■ PROBLEM ■
Copy out exactly the lines from the start of the data to the line containing "return loops". Include both.

■ INFORMATION SUPPLIED ■
******

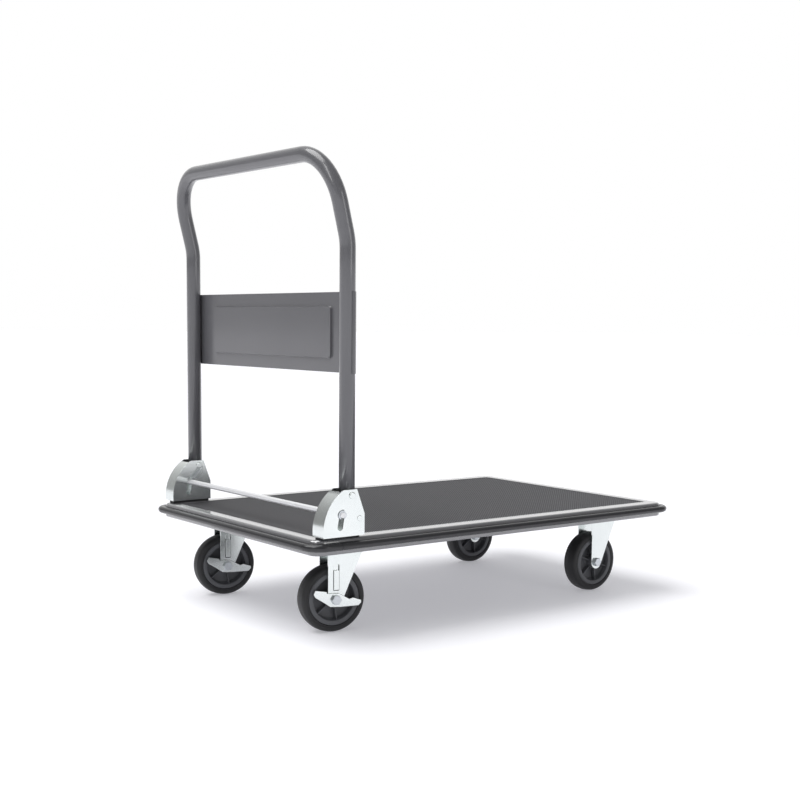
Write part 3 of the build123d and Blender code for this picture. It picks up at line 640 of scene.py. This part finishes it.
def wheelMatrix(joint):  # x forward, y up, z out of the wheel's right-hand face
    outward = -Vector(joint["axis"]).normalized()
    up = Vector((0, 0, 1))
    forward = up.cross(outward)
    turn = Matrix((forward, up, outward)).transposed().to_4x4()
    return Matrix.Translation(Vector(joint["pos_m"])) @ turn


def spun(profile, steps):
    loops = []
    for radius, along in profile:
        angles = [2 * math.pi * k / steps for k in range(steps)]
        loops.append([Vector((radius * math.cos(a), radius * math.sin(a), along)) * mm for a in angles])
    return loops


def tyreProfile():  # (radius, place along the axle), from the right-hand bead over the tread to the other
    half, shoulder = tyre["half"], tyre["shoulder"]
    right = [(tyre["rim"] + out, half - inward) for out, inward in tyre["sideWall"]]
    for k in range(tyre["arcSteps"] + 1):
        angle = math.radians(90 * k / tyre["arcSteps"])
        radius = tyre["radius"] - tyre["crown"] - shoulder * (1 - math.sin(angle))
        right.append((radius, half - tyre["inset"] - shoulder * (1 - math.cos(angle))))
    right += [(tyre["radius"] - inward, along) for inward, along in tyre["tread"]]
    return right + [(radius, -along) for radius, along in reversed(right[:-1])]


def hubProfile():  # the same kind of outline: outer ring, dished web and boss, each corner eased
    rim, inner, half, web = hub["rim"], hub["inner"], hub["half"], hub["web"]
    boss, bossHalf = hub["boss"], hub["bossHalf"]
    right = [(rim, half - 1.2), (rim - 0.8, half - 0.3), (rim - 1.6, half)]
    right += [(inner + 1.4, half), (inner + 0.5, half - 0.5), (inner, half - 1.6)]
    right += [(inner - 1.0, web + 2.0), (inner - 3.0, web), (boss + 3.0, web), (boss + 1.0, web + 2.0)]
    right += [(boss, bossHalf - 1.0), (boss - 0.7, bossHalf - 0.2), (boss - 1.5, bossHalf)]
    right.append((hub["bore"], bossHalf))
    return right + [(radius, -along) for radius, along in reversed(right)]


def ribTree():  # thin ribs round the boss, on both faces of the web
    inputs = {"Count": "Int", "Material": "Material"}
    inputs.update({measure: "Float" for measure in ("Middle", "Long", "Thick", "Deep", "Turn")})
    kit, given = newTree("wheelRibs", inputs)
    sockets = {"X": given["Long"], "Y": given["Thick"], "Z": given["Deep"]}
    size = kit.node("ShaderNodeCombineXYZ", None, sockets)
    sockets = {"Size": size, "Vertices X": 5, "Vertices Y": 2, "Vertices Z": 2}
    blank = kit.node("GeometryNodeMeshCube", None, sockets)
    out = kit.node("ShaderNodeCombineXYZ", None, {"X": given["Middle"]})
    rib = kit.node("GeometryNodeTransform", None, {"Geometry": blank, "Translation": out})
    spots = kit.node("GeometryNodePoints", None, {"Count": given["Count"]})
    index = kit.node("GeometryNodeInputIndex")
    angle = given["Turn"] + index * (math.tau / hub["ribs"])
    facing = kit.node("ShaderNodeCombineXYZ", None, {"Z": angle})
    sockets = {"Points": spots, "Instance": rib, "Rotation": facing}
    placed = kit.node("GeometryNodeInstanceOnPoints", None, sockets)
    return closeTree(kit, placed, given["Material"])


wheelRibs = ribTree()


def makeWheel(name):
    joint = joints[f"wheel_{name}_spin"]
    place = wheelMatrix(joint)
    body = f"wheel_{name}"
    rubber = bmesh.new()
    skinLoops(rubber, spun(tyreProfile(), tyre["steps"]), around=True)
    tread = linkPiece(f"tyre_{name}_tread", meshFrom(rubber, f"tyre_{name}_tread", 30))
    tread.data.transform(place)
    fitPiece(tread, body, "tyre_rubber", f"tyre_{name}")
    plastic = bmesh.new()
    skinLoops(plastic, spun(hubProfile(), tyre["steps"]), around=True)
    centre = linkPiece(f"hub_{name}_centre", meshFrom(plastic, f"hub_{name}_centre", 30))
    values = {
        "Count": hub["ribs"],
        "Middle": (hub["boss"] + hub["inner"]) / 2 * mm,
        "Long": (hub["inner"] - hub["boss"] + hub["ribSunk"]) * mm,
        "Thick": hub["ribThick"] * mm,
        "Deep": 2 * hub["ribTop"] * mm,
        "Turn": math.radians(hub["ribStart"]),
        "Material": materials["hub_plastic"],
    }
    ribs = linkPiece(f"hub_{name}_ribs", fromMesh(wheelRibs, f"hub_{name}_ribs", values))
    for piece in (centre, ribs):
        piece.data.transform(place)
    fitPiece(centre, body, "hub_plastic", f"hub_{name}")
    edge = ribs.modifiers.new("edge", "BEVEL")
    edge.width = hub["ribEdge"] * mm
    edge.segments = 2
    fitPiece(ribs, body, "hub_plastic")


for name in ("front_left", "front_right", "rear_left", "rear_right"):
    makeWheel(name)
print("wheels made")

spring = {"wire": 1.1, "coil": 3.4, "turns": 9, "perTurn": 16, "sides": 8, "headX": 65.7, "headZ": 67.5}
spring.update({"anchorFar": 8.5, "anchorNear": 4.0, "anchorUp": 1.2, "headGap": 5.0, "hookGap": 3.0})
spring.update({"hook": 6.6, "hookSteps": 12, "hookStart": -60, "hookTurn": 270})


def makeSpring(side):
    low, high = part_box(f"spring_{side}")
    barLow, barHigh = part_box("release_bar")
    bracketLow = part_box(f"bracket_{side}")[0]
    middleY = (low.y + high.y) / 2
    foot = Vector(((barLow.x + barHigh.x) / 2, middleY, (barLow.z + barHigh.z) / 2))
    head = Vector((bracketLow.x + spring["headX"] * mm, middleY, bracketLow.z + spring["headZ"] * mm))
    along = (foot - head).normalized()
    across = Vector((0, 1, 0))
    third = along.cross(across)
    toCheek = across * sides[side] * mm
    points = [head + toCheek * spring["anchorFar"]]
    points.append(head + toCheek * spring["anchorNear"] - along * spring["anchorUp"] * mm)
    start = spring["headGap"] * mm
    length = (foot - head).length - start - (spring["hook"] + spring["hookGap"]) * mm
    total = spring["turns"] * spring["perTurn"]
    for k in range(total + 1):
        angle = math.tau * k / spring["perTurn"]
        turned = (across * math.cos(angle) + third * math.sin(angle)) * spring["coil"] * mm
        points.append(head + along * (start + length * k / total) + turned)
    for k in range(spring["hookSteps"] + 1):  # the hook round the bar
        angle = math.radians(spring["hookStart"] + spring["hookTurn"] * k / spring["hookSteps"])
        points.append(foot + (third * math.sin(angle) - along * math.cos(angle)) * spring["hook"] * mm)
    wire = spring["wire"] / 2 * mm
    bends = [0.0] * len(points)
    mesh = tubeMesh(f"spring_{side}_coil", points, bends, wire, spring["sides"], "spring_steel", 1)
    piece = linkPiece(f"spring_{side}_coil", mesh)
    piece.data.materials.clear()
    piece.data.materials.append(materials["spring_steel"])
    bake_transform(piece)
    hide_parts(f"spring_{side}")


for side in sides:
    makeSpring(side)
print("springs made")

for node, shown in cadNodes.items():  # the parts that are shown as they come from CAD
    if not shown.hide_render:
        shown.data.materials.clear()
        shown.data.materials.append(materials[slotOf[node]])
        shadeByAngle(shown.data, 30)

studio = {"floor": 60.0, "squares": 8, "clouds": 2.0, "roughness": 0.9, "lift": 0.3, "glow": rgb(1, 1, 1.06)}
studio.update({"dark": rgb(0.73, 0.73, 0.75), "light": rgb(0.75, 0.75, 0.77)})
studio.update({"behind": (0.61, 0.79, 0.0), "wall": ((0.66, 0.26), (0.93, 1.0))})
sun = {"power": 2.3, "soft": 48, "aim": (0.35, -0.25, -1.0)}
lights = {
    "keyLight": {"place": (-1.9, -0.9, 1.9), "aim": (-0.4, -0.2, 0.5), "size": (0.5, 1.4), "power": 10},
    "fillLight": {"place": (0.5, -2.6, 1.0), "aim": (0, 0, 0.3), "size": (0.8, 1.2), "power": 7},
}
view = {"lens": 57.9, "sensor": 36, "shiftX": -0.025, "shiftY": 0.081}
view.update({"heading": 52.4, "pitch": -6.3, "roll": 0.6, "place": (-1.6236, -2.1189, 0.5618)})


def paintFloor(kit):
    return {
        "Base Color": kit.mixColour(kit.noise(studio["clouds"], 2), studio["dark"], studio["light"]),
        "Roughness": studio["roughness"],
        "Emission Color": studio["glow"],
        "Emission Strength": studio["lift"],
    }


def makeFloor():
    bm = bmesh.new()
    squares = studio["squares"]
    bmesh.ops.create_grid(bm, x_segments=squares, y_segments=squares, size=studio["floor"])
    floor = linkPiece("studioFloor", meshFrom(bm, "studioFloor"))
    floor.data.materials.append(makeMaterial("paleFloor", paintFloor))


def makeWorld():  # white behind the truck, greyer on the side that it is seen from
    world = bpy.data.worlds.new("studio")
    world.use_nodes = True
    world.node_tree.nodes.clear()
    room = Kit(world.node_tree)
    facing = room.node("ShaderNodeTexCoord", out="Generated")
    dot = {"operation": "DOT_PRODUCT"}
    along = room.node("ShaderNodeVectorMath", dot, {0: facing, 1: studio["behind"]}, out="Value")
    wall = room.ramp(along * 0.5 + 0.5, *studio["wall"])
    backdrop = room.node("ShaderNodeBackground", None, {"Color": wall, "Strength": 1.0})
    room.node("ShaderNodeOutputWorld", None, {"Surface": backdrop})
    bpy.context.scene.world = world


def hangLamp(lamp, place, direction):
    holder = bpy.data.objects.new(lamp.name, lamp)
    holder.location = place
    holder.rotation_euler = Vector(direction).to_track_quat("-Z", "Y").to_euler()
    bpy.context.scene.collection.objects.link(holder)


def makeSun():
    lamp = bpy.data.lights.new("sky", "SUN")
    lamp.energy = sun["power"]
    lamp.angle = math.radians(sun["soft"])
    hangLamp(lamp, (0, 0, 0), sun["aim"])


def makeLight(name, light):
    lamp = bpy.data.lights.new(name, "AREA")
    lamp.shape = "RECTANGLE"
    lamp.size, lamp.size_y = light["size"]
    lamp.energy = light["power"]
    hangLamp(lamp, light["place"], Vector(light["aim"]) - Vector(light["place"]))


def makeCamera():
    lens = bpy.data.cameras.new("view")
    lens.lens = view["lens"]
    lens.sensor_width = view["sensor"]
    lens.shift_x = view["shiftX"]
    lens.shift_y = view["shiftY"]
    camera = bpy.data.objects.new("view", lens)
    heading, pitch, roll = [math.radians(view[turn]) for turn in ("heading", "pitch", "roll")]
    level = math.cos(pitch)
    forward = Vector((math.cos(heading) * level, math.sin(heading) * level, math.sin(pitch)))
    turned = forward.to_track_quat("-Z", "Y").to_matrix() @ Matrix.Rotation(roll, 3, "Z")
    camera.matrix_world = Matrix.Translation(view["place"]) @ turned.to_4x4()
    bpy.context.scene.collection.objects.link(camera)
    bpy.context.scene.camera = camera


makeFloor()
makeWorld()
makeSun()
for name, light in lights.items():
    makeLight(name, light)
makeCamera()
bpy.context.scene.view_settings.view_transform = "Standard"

******

■ WRITTEN SOLUTION ■
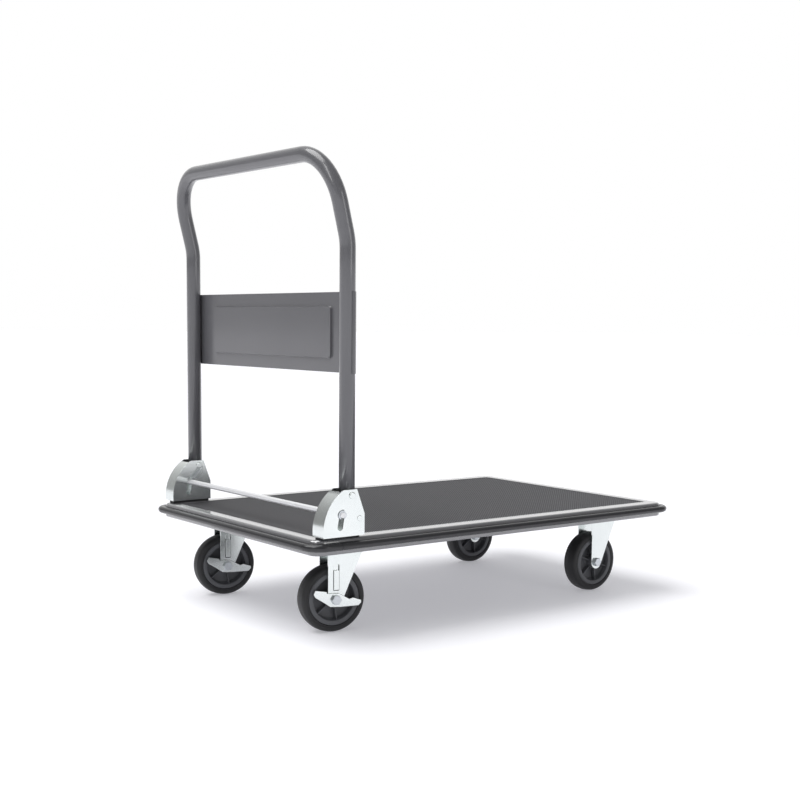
Write part 3 of the build123d and Blender code for this picture. It picks up at line 640 of scene.py. This part finishes it.
def wheelMatrix(joint):  # x forward, y up, z out of the wheel's right-hand face
    outward = -Vector(joint["axis"]).normalized()
    up = Vector((0, 0, 1))
    forward = up.cross(outward)
    turn = Matrix((forward, up, outward)).transposed().to_4x4()
    return Matrix.Translation(Vector(joint["pos_m"])) @ turn


def spun(profile, steps):
    loops = []
    for radius, along in profile:
        angles = [2 * math.pi * k / steps for k in range(steps)]
        loops.append([Vector((radius * math.cos(a), radius * math.sin(a), along)) * mm for a in angles])
    return loops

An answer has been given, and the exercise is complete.